Wide receiver DeAndre Hopkins runs upfield during the Cardinals' win in New York Sunday against the Giants.
Wide receiver DeAndre Hopkins runs upfield during the Cardinals' win in New York Sunday against the Giants.

The speech wasn't overly emotional, because Budda Baker isn't overly emotional. Still, it resonated in a locker room that was simmering in a three-game losing streak, the talk the Pro Bowl safety and captain gave to his teammates last week.

"He really got everybody, not just the defense, in on this thing," tight end Dan Arnold said. " 'It's a last-ditch effort, we've got to give it our all.' "

Said quarterback Kyler Murray, "It was more of a 'look in the mirror' type of deal. We know what we can be."

If there was any looking in the mirrors in the MetLife visitor's locker room after Sunday's 26-7 drubbing of the New York Giants, the reflection had to be one of smiles. There was little reason for anything else.

The Cardinals (7-6) climbed back into a playoff spot with three games left, thanks to their win and the Vikings' loss to the Buccaneers. The defense dominated, sacking New York QBs eight times and holding the previously NFC East-leading Giants (5-8) to 159 yards. Special teams came up with a turnover, several good punt returns and a good day (4-for-4 field goals) from replacement kicker Mike Nugent.

And the offense, much-maligned of late, founds its way, thanks in part to a rushing game that battered the NFL's fourth-ranked rush defense for 159 yards and DeAndre Hopkins' sixth 100-yard game of the year.

"It's fun when you're winning," Murray said. "That's what it comes down to."

Haason Reddick, the New Jersey native playing in his backyard, set a franchise record with five sacks, besting the four teammate Chandler Jones had in the same stadium last season against the Giants. It also doubled Reddick's total for the season, up to a team-leading 10.

"Hopefully it sparks something," said Reddick, who also had three forced fumbles. "When you looked at us in practice, the energy was different, the intensity was crazy, and I felt like everybody knew it was a game that we needed."

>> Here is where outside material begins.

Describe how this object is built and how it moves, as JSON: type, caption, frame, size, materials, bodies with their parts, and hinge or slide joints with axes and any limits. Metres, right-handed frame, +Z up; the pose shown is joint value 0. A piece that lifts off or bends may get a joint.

Pass-rush specialist Dennis Gardeck added two sacks of his own, and Markus Golden started the whole thing with a first possession strip-sack that he recovered against the team for which he was playing in mid-October.

"Markus set the tone, which was kind of poetic," coach Kliff Kingsbury said.

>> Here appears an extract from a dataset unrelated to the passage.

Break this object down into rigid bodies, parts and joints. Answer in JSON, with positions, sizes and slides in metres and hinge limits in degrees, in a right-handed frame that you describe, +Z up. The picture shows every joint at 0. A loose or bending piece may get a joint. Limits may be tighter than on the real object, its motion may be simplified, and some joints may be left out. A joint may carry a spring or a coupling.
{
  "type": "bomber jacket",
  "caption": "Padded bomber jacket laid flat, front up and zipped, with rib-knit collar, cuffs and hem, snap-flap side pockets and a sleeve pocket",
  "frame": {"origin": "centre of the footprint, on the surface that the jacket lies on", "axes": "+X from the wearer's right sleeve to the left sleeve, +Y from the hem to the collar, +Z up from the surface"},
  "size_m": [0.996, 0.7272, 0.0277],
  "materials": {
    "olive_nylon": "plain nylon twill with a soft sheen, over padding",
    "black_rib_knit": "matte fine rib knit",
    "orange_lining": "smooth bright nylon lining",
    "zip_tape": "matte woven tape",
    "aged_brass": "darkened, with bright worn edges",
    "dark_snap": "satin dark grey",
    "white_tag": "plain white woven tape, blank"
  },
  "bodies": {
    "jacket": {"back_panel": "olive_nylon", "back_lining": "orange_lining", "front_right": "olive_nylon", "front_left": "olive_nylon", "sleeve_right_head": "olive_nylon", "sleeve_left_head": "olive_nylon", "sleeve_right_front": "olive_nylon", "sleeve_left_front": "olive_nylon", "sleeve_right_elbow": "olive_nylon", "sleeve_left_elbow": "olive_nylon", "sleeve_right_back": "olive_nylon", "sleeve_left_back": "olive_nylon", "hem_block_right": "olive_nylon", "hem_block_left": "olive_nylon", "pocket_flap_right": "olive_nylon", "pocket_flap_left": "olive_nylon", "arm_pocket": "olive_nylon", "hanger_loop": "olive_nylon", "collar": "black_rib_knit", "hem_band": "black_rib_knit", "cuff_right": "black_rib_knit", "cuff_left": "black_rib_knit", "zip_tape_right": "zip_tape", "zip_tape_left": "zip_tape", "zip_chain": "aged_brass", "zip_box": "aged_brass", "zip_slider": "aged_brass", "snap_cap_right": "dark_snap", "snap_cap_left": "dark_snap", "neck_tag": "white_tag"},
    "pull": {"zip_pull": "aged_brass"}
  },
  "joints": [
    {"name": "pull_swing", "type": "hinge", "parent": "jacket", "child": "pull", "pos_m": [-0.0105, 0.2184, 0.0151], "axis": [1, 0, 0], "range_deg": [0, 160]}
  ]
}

The irony was that the Cardinals didn't score after Golden's fumble return, flaming out on a fourth-and-goal try from the 1. Despite the defense dominating early, the Cardinals actually had a tough time finding the end zone, until Murray – with three Giants rushers bearing down on him and him backpedaling quickly, lobbed a ball to the back of the end zone where the 6-foot-6 Arnold hauled it in for his third touchdown in two games.

"I tell Kyler every day at practice, if you're going to throw it to me, just throw it where only I can go up and get it," Arnold said.

Given that the drive started on a short field thanks to Kylie Fitts' forced fumble on a Giants punt return, the Cards needed a touchdown and Arnold's catch "kind of kickstarted things," Murray said.

It ended up being the winning points because of the way Vance Joseph's unit played. Giants quarterback Daniel Jones, unable to move much all day because of a bad hamstring, couldn't get away from the pass rush (although the Cards' good coverage made Jones hold the ball too long on a few of the sacks.) Jones completed only 11-of-21 passes for 127 yards before Colt McCoy came in for a few plays at the end.

Murray, meanwhile, rejoiced in a defense that wasn't mush-rushing like the previous three weeks, allowing him some lanes to run and scramble. He had 13 carries for 47 yards (and three of those attempts, for minus-5, came on kneeldowns at the end) in addition to 24-of-35 passing for 244 yards and no turnovers.

Murray found Hopkins nine times for 136 yards, Nuk's first 100-yard game since the Hail Murray.

It wasn't perfect. "There's still a lot out there, I feel like," Murray said – but Kingsbury said the Cardinals didn't adjust much on offense, instead just gameplanning like they normally do and getting a higher level of execution.

The Cardinals also may be dealing with some injuries, after defensive lineman Jordan Phillips, who just came off Injured Reserve, reinjured his hamstring early in the game and did not return.

"To come in here and do it in that fashion, I believe, will build confidence," Kingsbury said. "Our guys understand we have a talented team. We just had to find a way to put one together. I thought each side rose up today."